> [TASK STATEMENT]
Your task is to reproduce the material exactly.

> [STORED DATA]
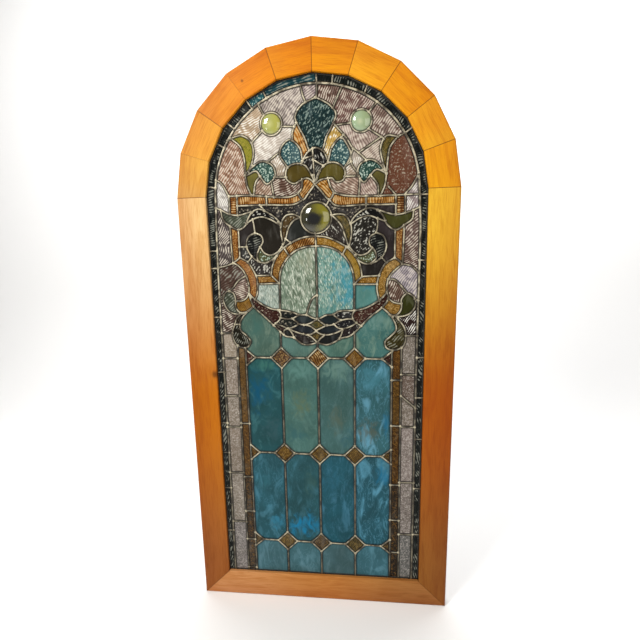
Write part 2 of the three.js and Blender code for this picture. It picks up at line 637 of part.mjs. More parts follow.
// What the leads leave of the sheet, in pieces.
function glassPieces(lines) {
  const reach = 5;
  const front = GLASS_FRONT - reach;
  const back = GLASS_BACK + reach;
  const cutters = lines.flatMap((line) => straps(line, line.width + 2 * GAP, front, back));
  const sheet = solidOf(plate(frameLine(PANEL_EDGE), GLASS_FRONT, GLASS_BACK));
  return sheet.subtract(join(cutters)).decompose();
}

// The piece that holds this point.
function pieceAt(pieces, x, z) {
  const probe = solidOf(new THREE.BoxGeometry(1, 40, 1).translate(x, 0, z));
  return pieces.find((piece) => {
    const { min, max } = piece.boundingBox();
    if (x < min[0] || x > max[0] || z < min[2] || z > max[2]) return false;
    return piece.intersect(probe).volume() > 0.1;
  });
}

function addGlass(lines) {
  const pieces = glassPieces(lines);
  const seeds = [...PANES];
  for (const [row, z] of PANE_ROWS) {
    for (const [column, x] of PANE_COLUMNS) {
      const shifted = row === "crown" && Math.abs(x) > 100 ? z + 30 : z;
      seeds.push([`pane_${row}_${column}`, x, shifted, "blue"]);
    }
  }
  STRIP_LEVELS.forEach((z, i) => {
    seeds.push([`strip_left_${i + 1}`, -278, z, "lavender"]);
    seeds.push([`strip_right_${i + 1}`, 281, z, "lavender"]);
  });
  for (const [name, x, z, glass] of seeds) {
    const piece = pieceAt(pieces, x, z).asOriginal().simplify(0.05);
    addMesh(name, geometryOf(piece), glass);
  }
}

// A jewel: a flat back, a short rim and a low dome, turned about the depth axis.
function jewel(radius, rise) {
  const profile = [new THREE.Vector2(0, GLASS_BACK), new THREE.Vector2(radius, GLASS_BACK)];
  const steps = 4;
  for (let i = 0; i <= steps; i += 1) {
    const angle = ((Math.PI / 2) * i) / steps;
    const across = i === steps ? 0 : radius * Math.cos(angle);
    profile.push(new THREE.Vector2(across, GLASS_FRONT - rise * Math.sin(angle)));
  }
  return new THREE.LatheGeometry(profile.reverse(), JEWEL_SIDES);
}

function addJewels() {
  for (const [name, x, z, radius, rise] of RINGS) {
    const clear = radius * Math.cos(Math.PI / RING_SIDES) - CAME / 2 - GAP;
    const bare = solidOf(jewel(clear, rise)).translate([x, 0, z]);
    addMesh(name, geometryOf(bare), name);
  }
}

// The bead of putty lies over the border glass and is notched where the short cames cross it.
function addPutty(lines) {
  const outline = frameLine(-GAP);
  const hole = frameLine(-PUTTY_WIDTH);
  const bead = solidOf(plate(outline, PUTTY_FRONT, GLASS_FRONT - GAP, hole));
  const front = CAME_FRONT - GAP;
  const cutters = lines.flatMap((line) => straps(line, line.width + 2 * GAP, front, CAME_BACK));
  addMesh("putty_bead", geometryOf(bead.subtract(join(cutters))), "putty");
}

const leadLines = allLines();
addFrame();
addMesh("lead_came", geometryOf(leadLattice(leadLines)), "lead");
addPutty(leadLines);
addJewels();
addGlass(leadLines);

export default window_;
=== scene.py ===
"""The looks of the arched stained glass window: oiled pine, lead came and coloured glass.

Sizes are millimetres and colours are sRGB from 0 to 255 until the meshes and materials are made.
The frame gives the depths and the wood, and the lead lines repeat the CAD's.
"""

import math

import bpy
import numpy as np
from mathutils import Matrix, Vector


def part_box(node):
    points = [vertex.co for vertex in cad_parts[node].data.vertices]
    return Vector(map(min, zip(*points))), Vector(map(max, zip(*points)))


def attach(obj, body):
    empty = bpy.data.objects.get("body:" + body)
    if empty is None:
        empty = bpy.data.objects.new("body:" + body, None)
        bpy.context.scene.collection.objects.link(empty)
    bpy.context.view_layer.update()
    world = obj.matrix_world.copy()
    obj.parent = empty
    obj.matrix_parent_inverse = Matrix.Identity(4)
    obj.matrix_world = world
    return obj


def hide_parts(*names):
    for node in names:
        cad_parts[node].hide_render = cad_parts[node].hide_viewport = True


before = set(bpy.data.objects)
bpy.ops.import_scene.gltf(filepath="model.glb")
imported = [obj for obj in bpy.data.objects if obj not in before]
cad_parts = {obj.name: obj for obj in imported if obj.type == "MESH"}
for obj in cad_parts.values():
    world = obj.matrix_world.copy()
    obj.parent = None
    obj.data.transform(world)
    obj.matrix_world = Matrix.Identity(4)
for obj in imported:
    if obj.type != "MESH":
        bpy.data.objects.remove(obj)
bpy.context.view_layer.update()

MM = 0.001


def millimetres(node):
    """The lowest and highest corner of a CAD node."""
    low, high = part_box(node)
    return low / MM, high / MM


RAIL = millimetres("bottom_rail")[1].z
OPENING = millimetres("stile_right")[0].x
GLASS_FRONT = millimetres("lily")[0].y
GLASS_BACK = millimetres("lily")[1].y
CAME_FRONT = millimetres("lead_came")[0].y
CAME_BACK = millimetres("lead_came")[1].y

# The lead lines, in the CAD's own numbers.
SPRING = 1348
ARCH_BLOCKS = 10
PANEL_EDGE = 7  # how far the panel reaches under the wood
CAME = 6
BORDER_CAME = 8
SNAP = 8  # an end this near another lead is soldered to it
SOLDER_AREA = 60  # a gap smaller than this is filled with solder, in square millimetres
BORDER_FROM = 303  # glass whose middle is further out than this is the border's
DULL_BELOW = 945  # the leads below this height get less of the pale painted highlight
DULL_DOME = (0, 1060, 130)  # x, z and radius of another patch of leads with less of the pale painted highlight
ARC_X = 1.5  # the middle of the border's arch
ARC_Z = 1346
ARC_RADIUS = 297
ARC_STEPS = 72
BORDER_LEFT = [[-303, 82], [-301, 700], [-302, 1100], [-299, 1250]]
BORDER_RIGHT = [[303.5, 1250], [303.5, 1150], [301, 900], [300, 82]]
SPUR_FOOT_LEFT = -301
SPUR_FOOT_RIGHT = 302
SPUR_ANGLES = [174.5, 152, 140.5, 126, 116.4, 88, 79.7, 61.6, 31]
SPURS_LEFT = [240, 400, 528, 633, 806, 985, 1137, 1190]
SPURS_RIGHT = [255, 420, 590, 727, 855, 1148, 1333]
COLUMNS = [-226, -114, 0.5, 114, 228]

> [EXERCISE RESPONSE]
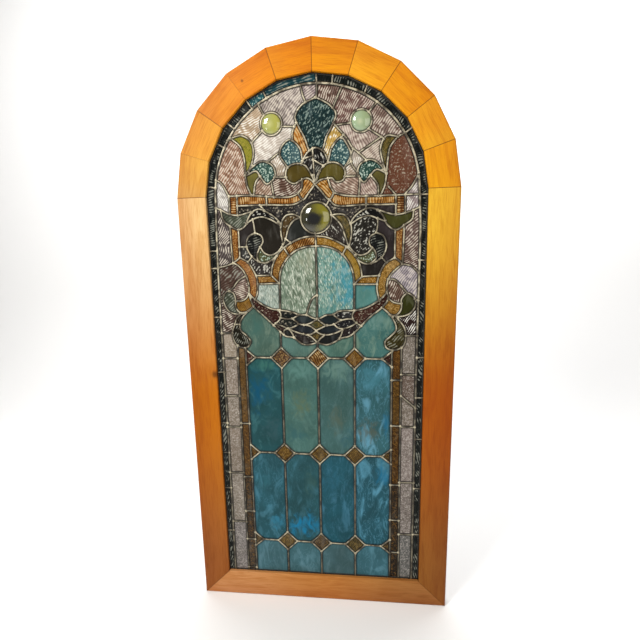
Write part 2 of the three.js and Blender code for this picture. It picks up at line 637 of part.mjs. More parts follow.
// What the leads leave of the sheet, in pieces.
function glassPieces(lines) {
  const reach = 5;
  const front = GLASS_FRONT - reach;
  const back = GLASS_BACK + reach;
  const cutters = lines.flatMap((line) => straps(line, line.width + 2 * GAP, front, back));
  const sheet = solidOf(plate(frameLine(PANEL_EDGE), GLASS_FRONT, GLASS_BACK));
  return sheet.subtract(join(cutters)).decompose();
}

// The piece that holds this point.
function pieceAt(pieces, x, z) {
  const probe = solidOf(new THREE.BoxGeometry(1, 40, 1).translate(x, 0, z));
  return pieces.find((piece) => {
    const { min, max } = piece.boundingBox();
    if (x < min[0] || x > max[0] || z < min[2] || z > max[2]) return false;
    return piece.intersect(probe).volume() > 0.1;
  });
}

function addGlass(lines) {
  const pieces = glassPieces(lines);
  const seeds = [...PANES];
  for (const [row, z] of PANE_ROWS) {
    for (const [column, x] of PANE_COLUMNS) {
      const shifted = row === "crown" && Math.abs(x) > 100 ? z + 30 : z;
      seeds.push([`pane_${row}_${column}`, x, shifted, "blue"]);
    }
  }
  STRIP_LEVELS.forEach((z, i) => {
    seeds.push([`strip_left_${i + 1}`, -278, z, "lavender"]);
    seeds.push([`strip_right_${i + 1}`, 281, z, "lavender"]);
  });
  for (const [name, x, z, glass] of seeds) {
    const piece = pieceAt(pieces, x, z).asOriginal().simplify(0.05);
    addMesh(name, geometryOf(piece), glass);
  }
}

// A jewel: a flat back, a short rim and a low dome, turned about the depth axis.
function jewel(radius, rise) {
  const profile = [new THREE.Vector2(0, GLASS_BACK), new THREE.Vector2(radius, GLASS_BACK)];
  const steps = 4;
  for (let i = 0; i <= steps; i += 1) {
    const angle = ((Math.PI / 2) * i) / steps;
    const across = i === steps ? 0 : radius * Math.cos(angle);
    profile.push(new THREE.Vector2(across, GLASS_FRONT - rise * Math.sin(angle)));
  }
  return new THREE.LatheGeometry(profile.reverse(), JEWEL_SIDES);
}

function addJewels() {
  for (const [name, x, z, radius, rise] of RINGS) {
    const clear = radius * Math.cos(Math.PI / RING_SIDES) - CAME / 2 - GAP;
    const bare = solidOf(jewel(clear, rise)).translate([x, 0, z]);
    addMesh(name, geometryOf(bare), name);
  }
}

// The bead of putty lies over the border glass and is notched where the short cames cross it.
function addPutty(lines) {
  const outline = frameLine(-GAP);
  const hole = frameLine(-PUTTY_WIDTH);
  const bead = solidOf(plate(outline, PUTTY_FRONT, GLASS_FRONT - GAP, hole));
  const front = CAME_FRONT - GAP;
  const cutters = lines.flatMap((line) => straps(line, line.width + 2 * GAP, front, CAME_BACK));
  addMesh("putty_bead", geometryOf(bead.subtract(join(cutters))), "putty");
}

const leadLines = allLines();
addFrame();
addMesh("lead_came", geometryOf(leadLattice(leadLines)), "lead");
addPutty(leadLines);
addJewels();
addGlass(leadLines);

export default window_;
=== scene.py ===
"""The looks of the arched stained glass window: oiled pine, lead came and coloured glass.

Sizes are millimetres and colours are sRGB from 0 to 255 until the meshes and materials are made.
The frame gives the depths and the wood, and the lead lines repeat the CAD's.
"""

import math

import bpy
import numpy as np
from mathutils import Matrix, Vector


def part_box(node):
    points = [vertex.co for vertex in cad_parts[node].data.vertices]
    return Vector(map(min, zip(*points))), Vector(map(max, zip(*points)))


def attach(obj, body):
    empty = bpy.data.objects.get("body:" + body)
    if empty is None:
        empty = bpy.data.objects.new("body:" + body, None)
        bpy.context.scene.collection.objects.link(empty)
    bpy.context.view_layer.update()
    world = obj.matrix_world.copy()
    obj.parent = empty
    obj.matrix_parent_inverse = Matrix.Identity(4)
    obj.matrix_world = world
    return obj


def hide_parts(*names):
    for node in names:
        cad_parts[node].hide_render = cad_parts[node].hide_viewport = True


before = set(bpy.data.objects)
bpy.ops.import_scene.gltf(filepath="model.glb")
imported = [obj for obj in bpy.data.objects if obj not in before]
cad_parts = {obj.name: obj for obj in imported if obj.type == "MESH"}
for obj in cad_parts.values():
    world = obj.matrix_world.copy()
    obj.parent = None
    obj.data.transform(world)
    obj.matrix_world = Matrix.Identity(4)
for obj in imported:
    if obj.type != "MESH":
        bpy.data.objects.remove(obj)
bpy.context.view_layer.update()

MM = 0.001


def millimetres(node):
    """The lowest and highest corner of a CAD node."""
    low, high = part_box(node)
    return low / MM, high / MM


RAIL = millimetres("bottom_rail")[1].z
OPENING = millimetres("stile_right")[0].x
GLASS_FRONT = millimetres("lily")[0].y
GLASS_BACK = millimetres("lily")[1].y
CAME_FRONT = millimetres("lead_came")[0].y
CAME_BACK = millimetres("lead_came")[1].y

# The lead lines, in the CAD's own numbers.
SPRING = 1348
ARCH_BLOCKS = 10
PANEL_EDGE = 7  # how far the panel reaches under the wood
CAME = 6
BORDER_CAME = 8
SNAP = 8  # an end this near another lead is soldered to it
SOLDER_AREA = 60  # a gap smaller than this is filled with solder, in square millimetres
BORDER_FROM = 303  # glass whose middle is further out than this is the border's
DULL_BELOW = 945  # the leads below this height get less of the pale painted highlight
DULL_DOME = (0, 1060, 130)  # x, z and radius of another patch of leads with less of the pale painted highlight
ARC_X = 1.5  # the middle of the border's arch
ARC_Z = 1346
ARC_RADIUS = 297
ARC_STEPS = 72
BORDER_LEFT = [[-303, 82], [-301, 700], [-302, 1100], [-299, 1250]]
BORDER_RIGHT = [[303.5, 1250], [303.5, 1150], [301, 900], [300, 82]]
SPUR_FOOT_LEFT = -301
SPUR_FOOT_RIGHT = 302
SPUR_ANGLES = [174.5, 152, 140.5, 126, 116.4, 88, 79.7, 61.6, 31]
SPURS_LEFT = [240, 400, 528, 633, 806, 985, 1137, 1190]
SPURS_RIGHT = [255, 420, 590, 727, 855, 1148, 1333]
COLUMNS = [-226, -114, 0.5, 114, 228]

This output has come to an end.